---------- STORED DATA ----------

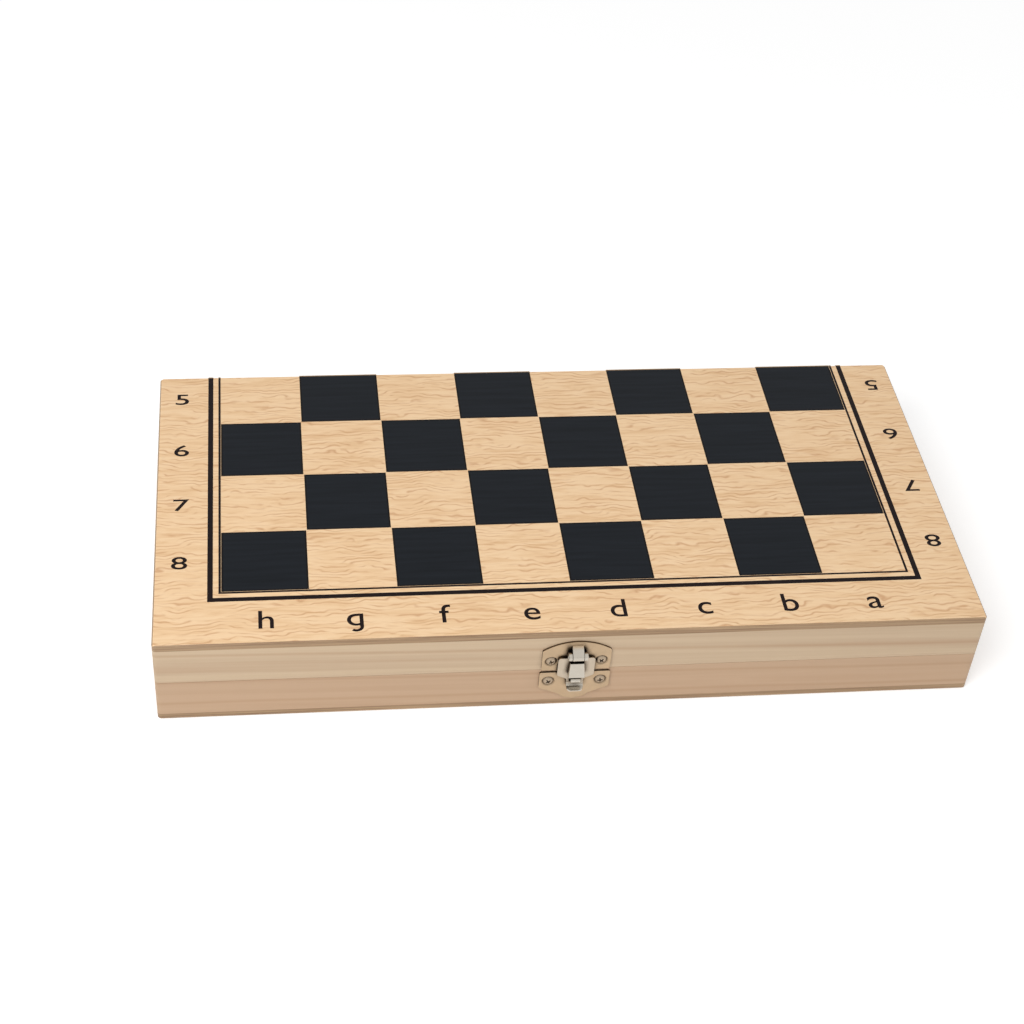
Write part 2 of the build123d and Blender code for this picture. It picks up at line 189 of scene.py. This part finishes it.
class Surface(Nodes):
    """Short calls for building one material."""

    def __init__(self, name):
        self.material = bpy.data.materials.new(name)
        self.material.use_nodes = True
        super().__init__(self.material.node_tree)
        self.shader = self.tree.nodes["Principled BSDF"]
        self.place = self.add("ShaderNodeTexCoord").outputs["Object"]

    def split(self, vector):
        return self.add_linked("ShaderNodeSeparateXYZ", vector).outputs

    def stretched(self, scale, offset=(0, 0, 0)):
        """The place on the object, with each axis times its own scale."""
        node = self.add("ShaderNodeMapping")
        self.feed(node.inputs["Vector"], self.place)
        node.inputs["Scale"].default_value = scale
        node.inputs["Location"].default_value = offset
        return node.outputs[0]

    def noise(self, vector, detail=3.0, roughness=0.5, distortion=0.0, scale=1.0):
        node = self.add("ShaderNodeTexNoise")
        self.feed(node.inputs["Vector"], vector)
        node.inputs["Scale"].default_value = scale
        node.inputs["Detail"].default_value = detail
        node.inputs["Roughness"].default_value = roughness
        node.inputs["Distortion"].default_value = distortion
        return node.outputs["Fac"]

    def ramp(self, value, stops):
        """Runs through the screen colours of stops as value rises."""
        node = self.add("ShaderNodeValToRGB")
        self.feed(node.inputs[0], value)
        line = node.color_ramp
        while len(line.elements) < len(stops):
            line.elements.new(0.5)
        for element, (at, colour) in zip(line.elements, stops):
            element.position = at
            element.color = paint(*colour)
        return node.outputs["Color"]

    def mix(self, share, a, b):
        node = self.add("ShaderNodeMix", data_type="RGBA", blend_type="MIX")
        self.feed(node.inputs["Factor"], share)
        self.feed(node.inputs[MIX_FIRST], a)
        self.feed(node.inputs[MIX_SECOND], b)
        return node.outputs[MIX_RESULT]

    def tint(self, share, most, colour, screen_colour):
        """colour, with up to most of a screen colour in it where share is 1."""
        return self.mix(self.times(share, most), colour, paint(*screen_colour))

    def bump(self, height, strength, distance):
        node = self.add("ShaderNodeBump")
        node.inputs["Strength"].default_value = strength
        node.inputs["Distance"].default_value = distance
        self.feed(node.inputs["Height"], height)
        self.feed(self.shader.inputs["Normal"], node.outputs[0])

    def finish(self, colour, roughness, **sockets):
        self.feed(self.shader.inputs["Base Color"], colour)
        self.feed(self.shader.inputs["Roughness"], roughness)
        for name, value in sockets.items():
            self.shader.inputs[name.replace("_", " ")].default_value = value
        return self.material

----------

» DIRECTIONS:
Write out exactly, please, the lines beginning at the start of the material and ending with the line that holds "calls for building", both included.

» FINAL ANSWER:
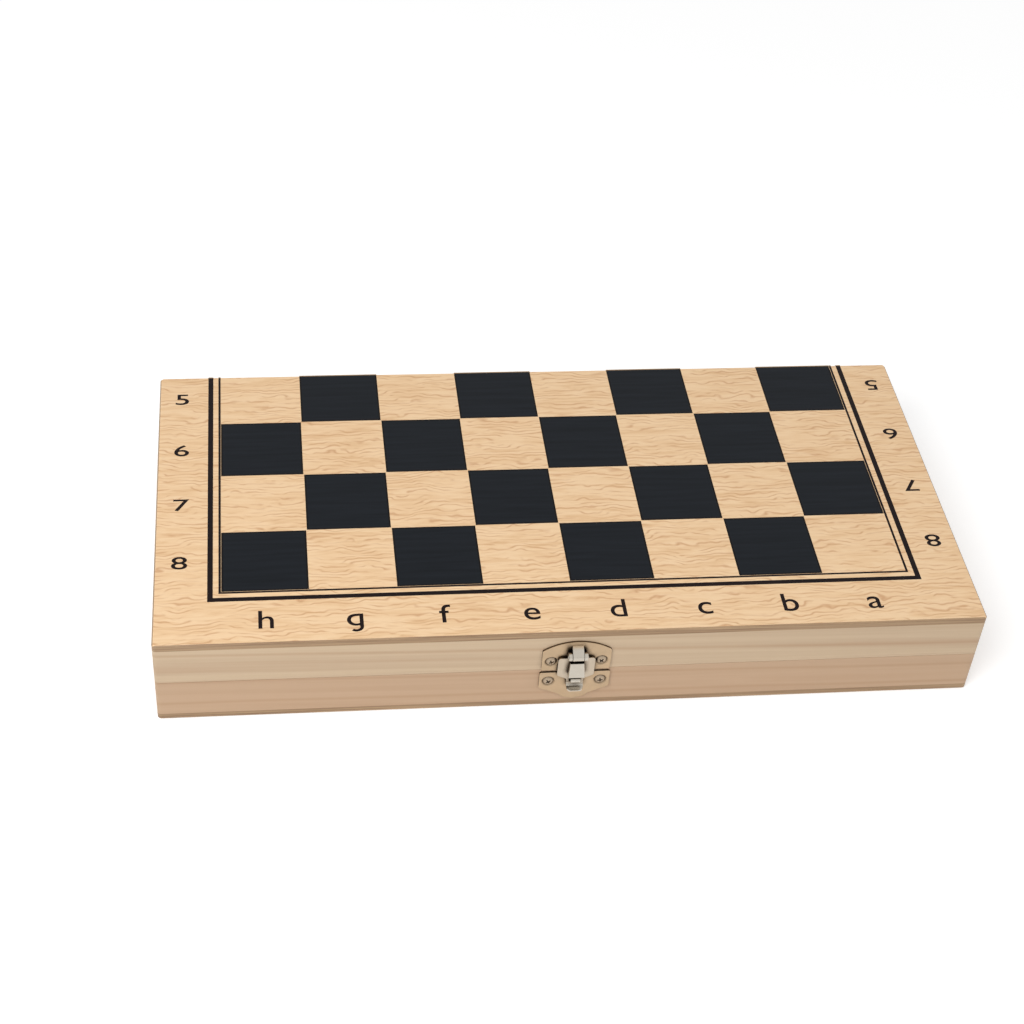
Write part 2 of the build123d and Blender code for this picture. It picks up at line 189 of scene.py. This part finishes it.
class Surface(Nodes):
    """Short calls for building one material."""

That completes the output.